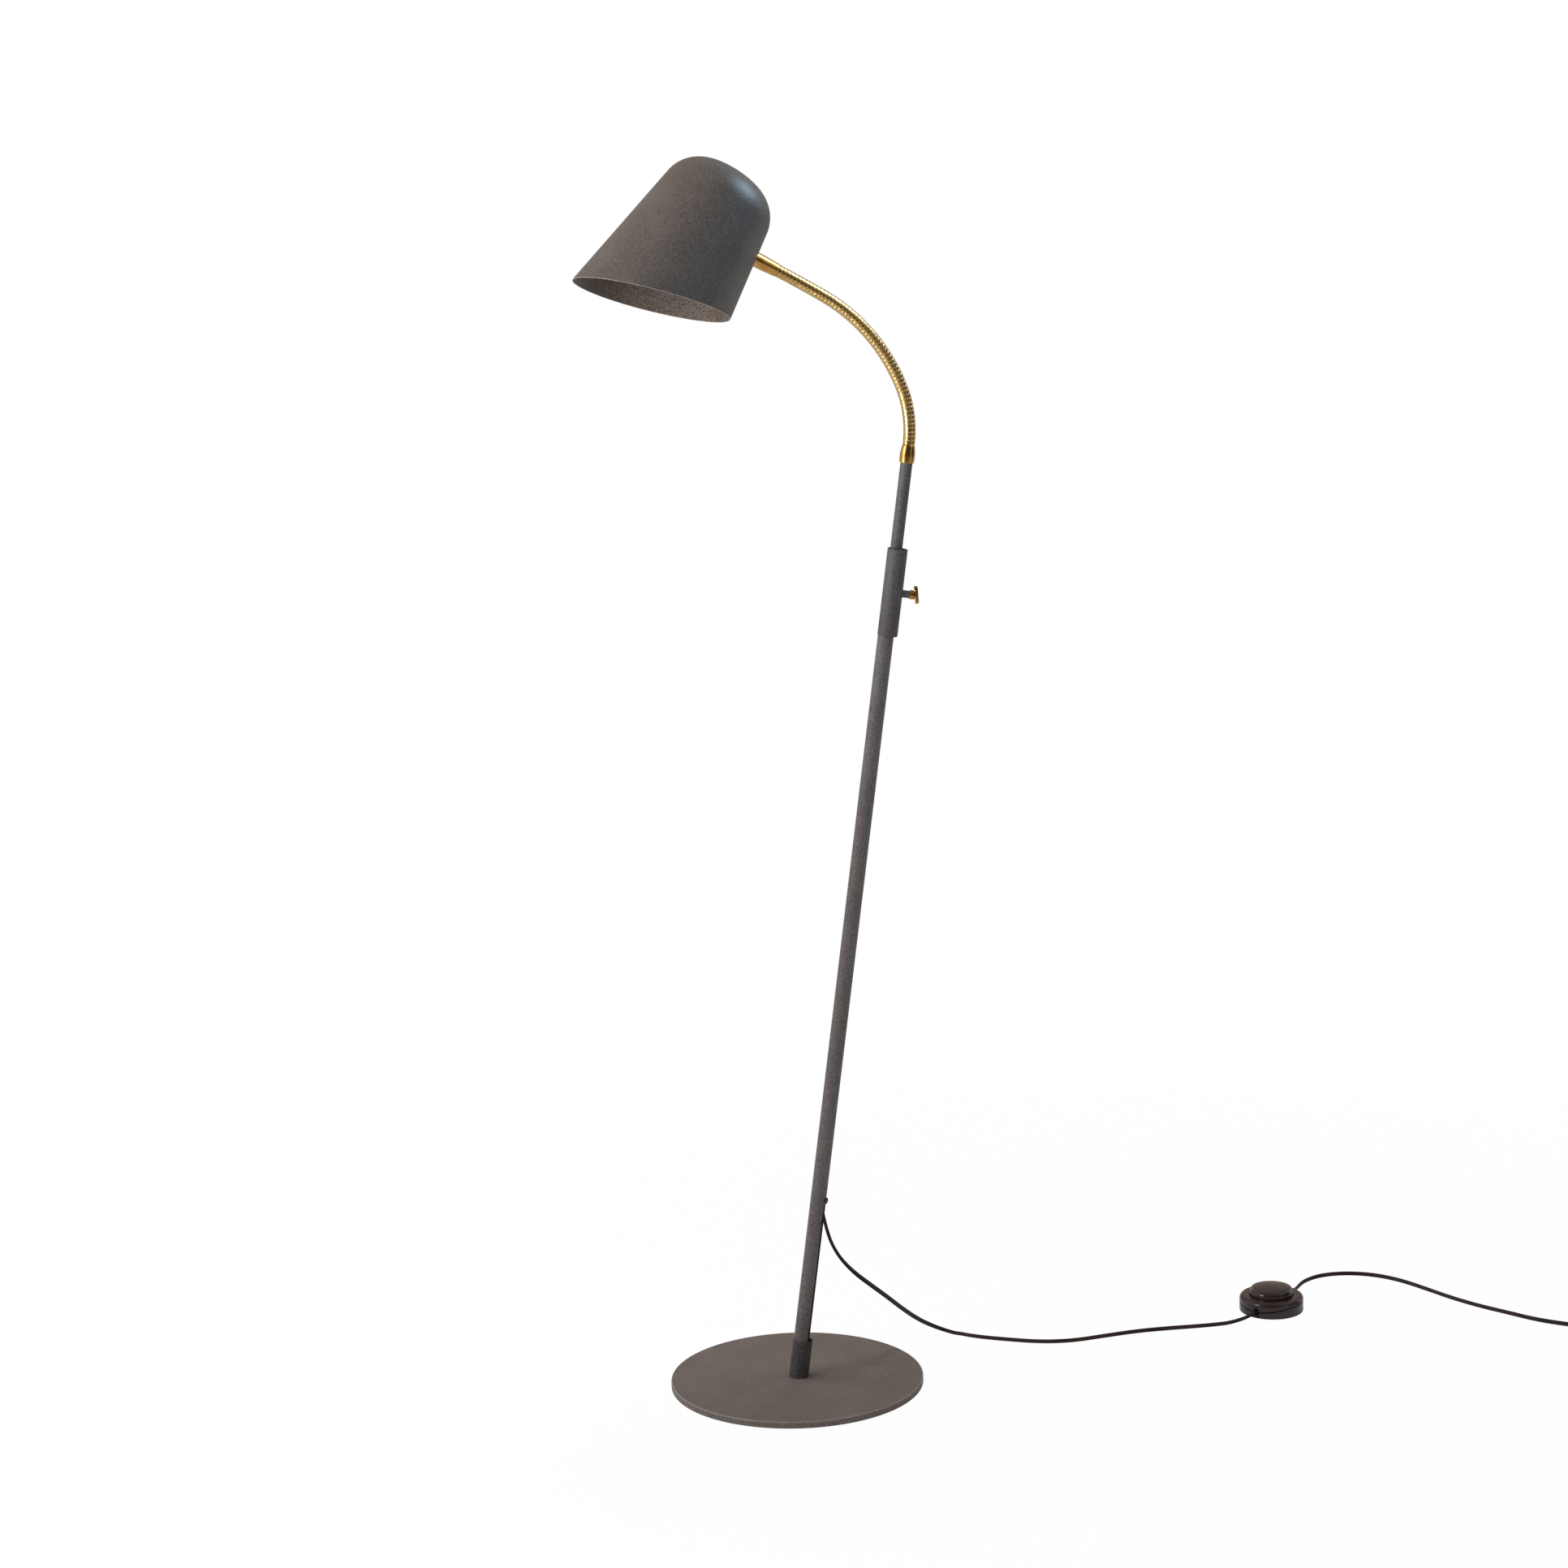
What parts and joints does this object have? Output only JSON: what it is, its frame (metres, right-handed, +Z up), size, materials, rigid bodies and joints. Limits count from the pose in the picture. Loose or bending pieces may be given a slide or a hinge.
{
  "type": "floor lamp",
  "caption": "Gooseneck reading floor lamp with a round foot, leaning telescopic pole, clamp screw, domed shade, flat cord, foot switch and plug.",
  "frame": {"origin": "middle of the foot's underside, on the floor", "axes": "+Z up; the pole leans towards +X and the neck reaches back towards -X, turned a little towards -Y, where the viewer stands"},
  "size_m": [1.1049, 0.4462, 1.2524],
  "materials": {
    "painted_steel": "fine textured powder coat",
    "brass": "satin",
    "black_plastic": "matt",
    "gloss_black": "gloss",
    "cord_vinyl": "semi-gloss",
    "felt": "felt",
    "rubber": "matt",
    "zinc_steel": "zinc plated",
    "bulb_opal": "opal",
    "cap_aluminium": "satin"
  },
  "bodies": {
    "stand": {"base_plate": "painted_steel", "base_felt": "felt", "base_bolt": "zinc_steel", "base_washer": "zinc_steel", "pole_slug": "zinc_steel", "base_socket": "painted_steel", "pole_lower": "painted_steel", "cord_grommet": "black_plastic", "clamp_collar": "painted_steel", "clamp_boss": "painted_steel", "clamp_pad": "black_plastic", "pole_top_bush": "black_plastic", "inner_lead": "cord_vinyl", "switch_base": "gloss_black", "switch_cover": "gloss_black", "switch_feet": "rubber", "switch_screws": "zinc_steel", "switch_block": "black_plastic", "switch_spring": "zinc_steel", "cord_to_switch": "cord_vinyl", "cord_from_switch": "cord_vinyl", "cord_coil": "cord_vinyl", "plug_body": "cord_vinyl", "plug_pins": "brass"},
    "clamp_screw": {"clamp_screw": "brass", "clamp_wing": "brass"},
    "glide": {"glide_bush": "black_plastic"},
    "mast": {"upper_tube": "painted_steel", "tube_clips": "zinc_steel", "ferrule_lower": "brass", "neck_nipple": "brass", "neck_lead": "cord_vinyl"},
    "neck_link_01": {"neck_link_01": "brass"},
    "neck_link_02": {"neck_link_02": "brass"},
    "neck_link_03": {"neck_link_03": "brass"},
    "neck_link_04": {"neck_link_04": "brass"},
    "neck_link_05": {"neck_link_05": "brass"},
    "neck_link_06": {"neck_link_06": "brass"},
    "neck_link_07": {"neck_link_07": "brass"},
    "neck_link_08": {"neck_link_08": "brass"},
    "neck_link_09": {"neck_link_09": "brass"},
    "neck_link_10": {"neck_link_10": "brass"},
    "neck_link_11": {"neck_link_11": "brass"},
    "neck_link_12": {"neck_link_12": "brass"},
    "neck_link_13": {"neck_link_13": "brass"},
    "neck_link_14": {"neck_link_14": "brass"},
    "head": {"ferrule_upper": "brass", "head_nipple": "brass", "head_locknut": "brass", "shade": "painted_steel", "bracket_screw": "painted_steel", "holder_bracket": "zinc_steel", "lampholder_cap": "black_plastic", "lampholder_body": "black_plastic", "lampholder_shell": "brass"},
    "bulb_seat": {"lampholder_contact": "brass"},
    "bulb": {"bulb_cap": "cap_aluminium", "bulb_glass": "bulb_opal"},
    "foot_button": {"switch_button": "gloss_black"}
  },
  "joints": [
    {"name": "clamp_turn", "type": "hinge", "parent": "stand", "child": "clamp_screw", "pos_m": [0.11384, 0, 0.82107], "axis": [0.9903, 0, -0.1387], "range_deg": [-180, 180]},
    {"name": "height_slide", "type": "slide", "parent": "stand", "child": "glide", "axis": [0.1387, 0, 0.9903], "range_m": [-0.084, 0.22]},
    {"name": "mast_turn", "type": "hinge", "parent": "glide", "child": "mast", "pos_m": [0.07071, 0, 0.51307], "axis": [0.1387, 0, 0.9903], "range_deg": [-170, 170]},
    {"name": "neck_bend_01", "type": "hinge", "parent": "mast", "child": "neck_link_01", "pos_m": [0.13425, 0, 0.96685], "axis": [0.2563, -0.9659, -0.0359], "range_deg": [-7, 4.5], "deforming": ["neck_lead"]},
    {"name": "neck_sway_02", "type": "hinge", "parent": "neck_link_01", "child": "neck_link_02", "pos_m": [0.13539, -0.00031, 0.98343], "axis": [0.9666, 0.2561, 0.0108], "range_deg": [-7, 7], "deforming": ["neck_lead"]},
    {"name": "neck_bend_03", "type": "hinge", "parent": "neck_link_02", "child": "neck_link_03", "pos_m": [0.1342, -0.00124, 0.99999], "axis": [0.2563, -0.9659, -0.0359], "range_deg": [-7, 4.5]},
    {"name": "neck_bend_04", "type": "hinge", "parent": "neck_link_03", "child": "neck_link_04", "pos_m": [0.13071, -0.00277, 1.01618], "axis": [0.2563, -0.9659, -0.0359], "range_deg": [-7, 4.5]},
    {"name": "neck_sway_05", "type": "hinge", "parent": "neck_link_04", "child": "neck_link_05", "pos_m": [0.12505, -0.00485, 1.03168], "axis": [0.8847, 0.2195, 0.4112], "range_deg": [-7, 7]},
    {"name": "neck_bend_06", "type": "hinge", "parent": "neck_link_05", "child": "neck_link_06", "pos_m": [0.11793, -0.00729, 1.04652], "axis": [0.2563, -0.9659, -0.0359], "range_deg": [-7, 4.5]},
    {"name": "neck_bend_07", "type": "hinge", "parent": "neck_link_06", "child": "neck_link_07", "pos_m": [0.10956, -0.01004, 1.06063], "axis": [0.2563, -0.9659, -0.0359], "range_deg": [-7, 4.5]},
    {"name": "neck_sway_08", "type": "hinge", "parent": "neck_link_07", "child": "neck_link_08", "pos_m": [0.10002, -0.01306, 1.07392], "axis": [0.7518, 0.1759, 0.6354], "range_deg": [-7, 7]},
    {"name": "neck_bend_09", "type": "hinge", "parent": "neck_link_08", "child": "neck_link_09", "pos_m": [0.08937, -0.01635, 1.08627], "axis": [0.2563, -0.9659, -0.0359], "range_deg": [-7, 4.5]},
    {"name": "neck_bend_10", "type": "hinge", "parent": "neck_link_09", "child": "neck_link_10", "pos_m": [0.0777, -0.01986, 1.0976], "axis": [0.2563, -0.9659, -0.0359], "range_deg": [-7, 4.5]},
    {"name": "neck_sway_11", "type": "hinge", "parent": "neck_link_10", "child": "neck_link_11", "pos_m": [0.06509, -0.02359, 1.1078], "axis": [0.5664, 0.12, 0.8153], "range_deg": [-7, 7]},
    {"name": "neck_bend_12", "type": "hinge", "parent": "neck_link_11", "child": "neck_link_12", "pos_m": [0.05167, -0.02748, 1.11682], "axis": [0.2563, -0.9659, -0.0359], "range_deg": [-7, 4.5]},
    {"name": "neck_bend_13", "type": "hinge", "parent": "neck_link_12", "child": "neck_link_13", "pos_m": [0.03791, -0.03145, 1.1253], "axis": [0.2563, -0.9659, -0.0359], "range_deg": [-7, 4.5]},
    {"name": "neck_sway_14", "type": "hinge", "parent": "neck_link_13", "child": "neck_link_14", "pos_m": [0.02402, -0.03544, 1.13356], "axis": [0.4823, 0.0956, 0.8708], "range_deg": [-7, 7]},
    {"name": "neck_bend_15", "type": "hinge", "parent": "neck_link_14", "child": "head", "pos_m": [0.01002, -0.03946, 1.14162], "axis": [0.2563, -0.9659, -0.0359], "range_deg": [-7, 4.5]},
    {"name": "bulb_slide", "type": "slide", "parent": "head", "child": "bulb_seat", "axis": [-0.5383, -0.2966, -0.7889], "range_m": [0, 0.00564]},
    {"name": "bulb_turn", "type": "hinge", "parent": "bulb_seat", "child": "bulb", "pos_m": [-0.05809, -0.05768, 1.18996], "axis": [-0.5383, -0.2966, -0.7889], "range_deg": [0, 720]},
    {"name": "button_press", "type": "slide", "parent": "stand", "child": "foot_button", "axis": [0, 0, -1], "range_m": [0, 0.004], "stiffness_N_per_m": 900, "springref_m": -0.002, "deforming": ["switch_spring"]}
  ],
  "couplings": [
    {"joint": "neck_bend_03", "follows": "neck_bend_01", "ratio": 1},
    {"joint": "neck_bend_04", "follows": "neck_bend_01", "ratio": 1},
    {"joint": "neck_sway_05", "follows": "neck_sway_02", "ratio": 1},
    {"joint": "neck_bend_06", "follows": "neck_bend_01", "ratio": 1},
    {"joint": "neck_bend_07", "follows": "neck_bend_01", "ratio": 1},
    {"joint": "neck_sway_08", "follows": "neck_sway_02", "ratio": 1},
    {"joint": "neck_bend_09", "follows": "neck_bend_01", "ratio": 1},
    {"joint": "neck_bend_10", "follows": "neck_bend_01", "ratio": 1},
    {"joint": "neck_sway_11", "follows": "neck_sway_02", "ratio": 1},
    {"joint": "neck_bend_12", "follows": "neck_bend_01", "ratio": 1},
    {"joint": "neck_bend_13", "follows": "neck_bend_01", "ratio": 1},
    {"joint": "neck_sway_14", "follows": "neck_sway_02", "ratio": 1},
    {"joint": "neck_bend_15", "follows": "neck_bend_01", "ratio": 1},
    {"joint": "bulb_slide", "follows": "bulb_turn", "m_per_rad": 0.00044882}
  ]
}
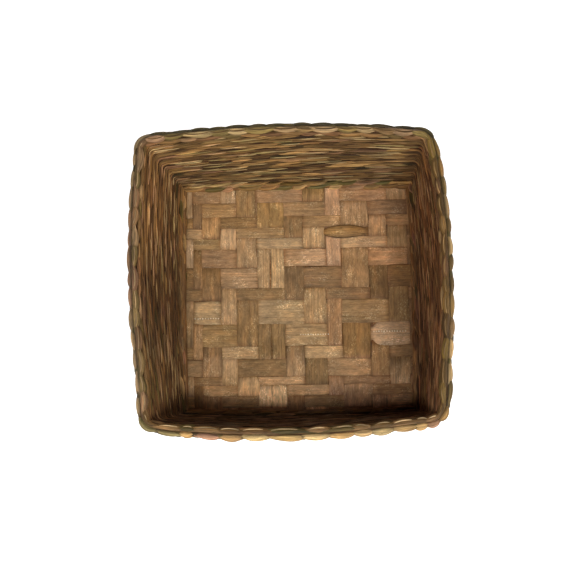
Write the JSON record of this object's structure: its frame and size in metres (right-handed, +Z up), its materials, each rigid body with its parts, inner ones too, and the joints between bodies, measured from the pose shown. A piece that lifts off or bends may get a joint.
{
  "type": "woven storage basket",
  "caption": "Square open storage basket woven of straw, with a twill strip floor, twined walls that flare slightly, and a thick braided rim.",
  "frame": {"origin": "middle of the footprint of the whole basket, on the surface it stands on", "axes": "+X to the right and +Y to the far side in the picture's view, +Z up out of the open top"},
  "size_m": [0.302, 0.2984, 0.1169],
  "materials": {
    "bamboo_strip": "satin, dry split bamboo or straw strip",
    "straw_wale": "matt, dull olive brown twisted straw",
    "straw_course": "matt, brown twisted straw",
    "straw_rim": "satin, golden, olive and pinkish straw"
  },
  "bodies": {
    "root": {"strip_c01": "bamboo_strip", "strip_c02": "bamboo_strip", "strip_c03": "bamboo_strip", "strip_c04": "bamboo_strip", "strip_c05": "bamboo_strip", "strip_c06": "bamboo_strip", "strip_c07": "bamboo_strip", "strip_c08": "bamboo_strip", "strip_c09": "bamboo_strip", "strip_c10": "bamboo_strip", "strip_c11": "bamboo_strip", "strip_c12": "bamboo_strip", "strip_c13": "bamboo_strip", "strip_c14": "bamboo_strip", "strip_r01": "bamboo_strip", "strip_r02": "bamboo_strip", "strip_r03": "bamboo_strip", "strip_r04": "bamboo_strip", "strip_r05": "bamboo_strip", "strip_r06": "bamboo_strip", "strip_r07": "bamboo_strip", "strip_r08": "bamboo_strip", "strip_r09": "bamboo_strip", "strip_r10": "bamboo_strip", "strip_r11": "bamboo_strip", "strip_r12": "bamboo_strip", "strip_r13": "bamboo_strip", "strip_r14": "bamboo_strip", "strip_r15": "bamboo_strip", "strip_r16": "bamboo_strip", "foot_wale": "straw_wale", "wall_course_01": "straw_course", "wall_course_02": "straw_course", "wall_course_03": "straw_course", "wall_course_04": "straw_course", "wall_course_05": "straw_course", "wall_course_06": "straw_course", "wall_course_07": "straw_course", "wall_course_08": "straw_course", "wall_course_09": "straw_course", "wall_course_10": "straw_course", "wall_course_11": "straw_course", "wall_course_12": "straw_course", "wall_course_13": "straw_course", "wall_course_14": "straw_course", "wall_course_15": "straw_course", "rim_hoop": "straw_rim", "rim_row_outer": "straw_rim", "rim_row_inner": "straw_rim", "rim_row_top": "straw_rim"}
  },
  "joints": []
}
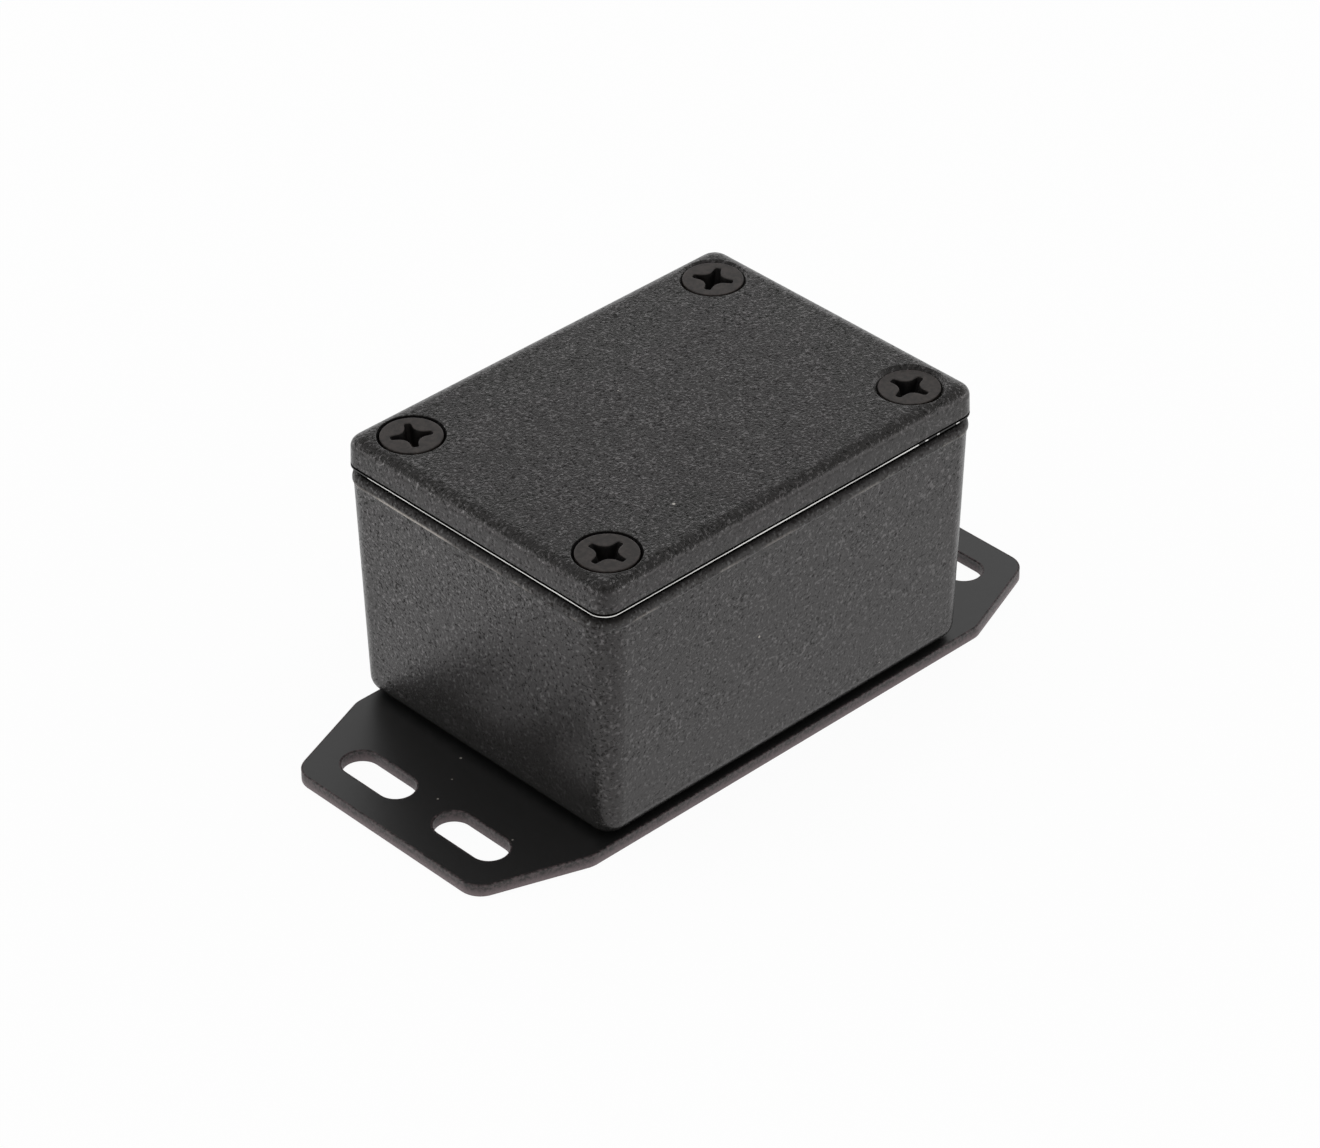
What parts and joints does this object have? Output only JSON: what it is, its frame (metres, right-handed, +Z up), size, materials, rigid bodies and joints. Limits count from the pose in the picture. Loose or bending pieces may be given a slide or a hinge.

------------------------------------------------

### DO THIS
Search the records for the string "with" and return every line in which it occurs.

### ANSWER IN FULL
  "caption": "Gooseneck reading floor lamp with a round foot, leaning telescopic pole, clamp screw, domed shade, flat cord, foot switch and plug.",
Write the JSON record of this object's structure: its frame and size in metres (right-handed, +Z up), its materials, each rigid body with its parts, inner ones too, and the joints between bodies, measured from the pose shown. A piece that lifts off or bends may get a joint.
  "caption": "Square open storage basket woven of straw, with a twill strip floor, twined walls that flare slightly, and a thick braided rim.",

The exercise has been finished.